Last author

Magnetoelectric materials are very rare. Their magnetic poles switch around when you apply a voltage, and their electrical charge direction is reversed when you apply a large magnetic field. Since the 1960s, a small number of physicists and engineers have sought to use magnetoelectrics in computers. Random access memory (RAM) based on magnetoelectric components would be faster than some types of currently available RAM, and more durable than others. These properties would allow increased computer speed with low power consumption. James Scott, a physicist at the University of Cambridge, UK, reviews the field on page 759 of this issue. He tells us that it has produced some beautiful physics, but that, contrary to considerable hype, its potential for computer applications remains limited.

What's the history of the field?

It began in about 1921, but by the mid-1920s ferromagnetics and ferroelectrics research by a French scientist using nickel and iron had been proved wrong. This cast a cloud over the field for 30 years. In the 1960s, the research picked up again in Moscow, and a young Swiss scientist named Hans Schmid, based in Geneva, found that the best magnetoelectric materials, known as boracites, were expensive and worked only at very low temperatures.

What sparked the field's resurgence?

There was a renaissance three years ago. Researchers wondered why magnetoelectric materials hadn't been commercialized in the 1980s, because they thought they could be used to create a great computer memory. But the magnetoelectric effect works only at very low temperatures and is too weak to be used for error-free memories, and the materials are expensive.

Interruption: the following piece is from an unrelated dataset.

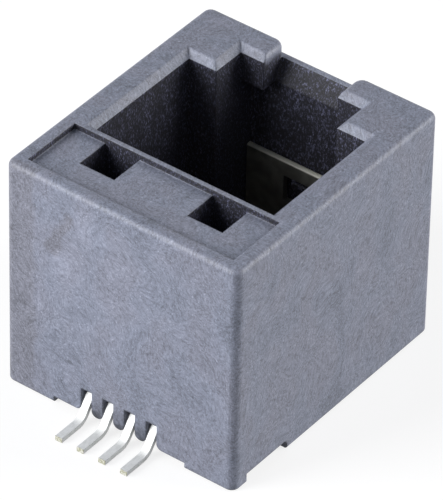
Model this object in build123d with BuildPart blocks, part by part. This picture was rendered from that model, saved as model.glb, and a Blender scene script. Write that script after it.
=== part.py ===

Are today's materials better?

New materials — manganites and terbium compounds — have been found, but they are no better for use in computer memory than the boracites.

So what practical value does the work have?

One area of interest is sensors for measuring ultra-low magnetic fields. These can be used to find underground deposits of minerals or oil, and for highly sensitive lab experiments in solid-state physics.

It sounds like you put a lot of value on an end product.

I do. I think it's important for modern science to have applications in society and industry, to create jobs and benefit the economy.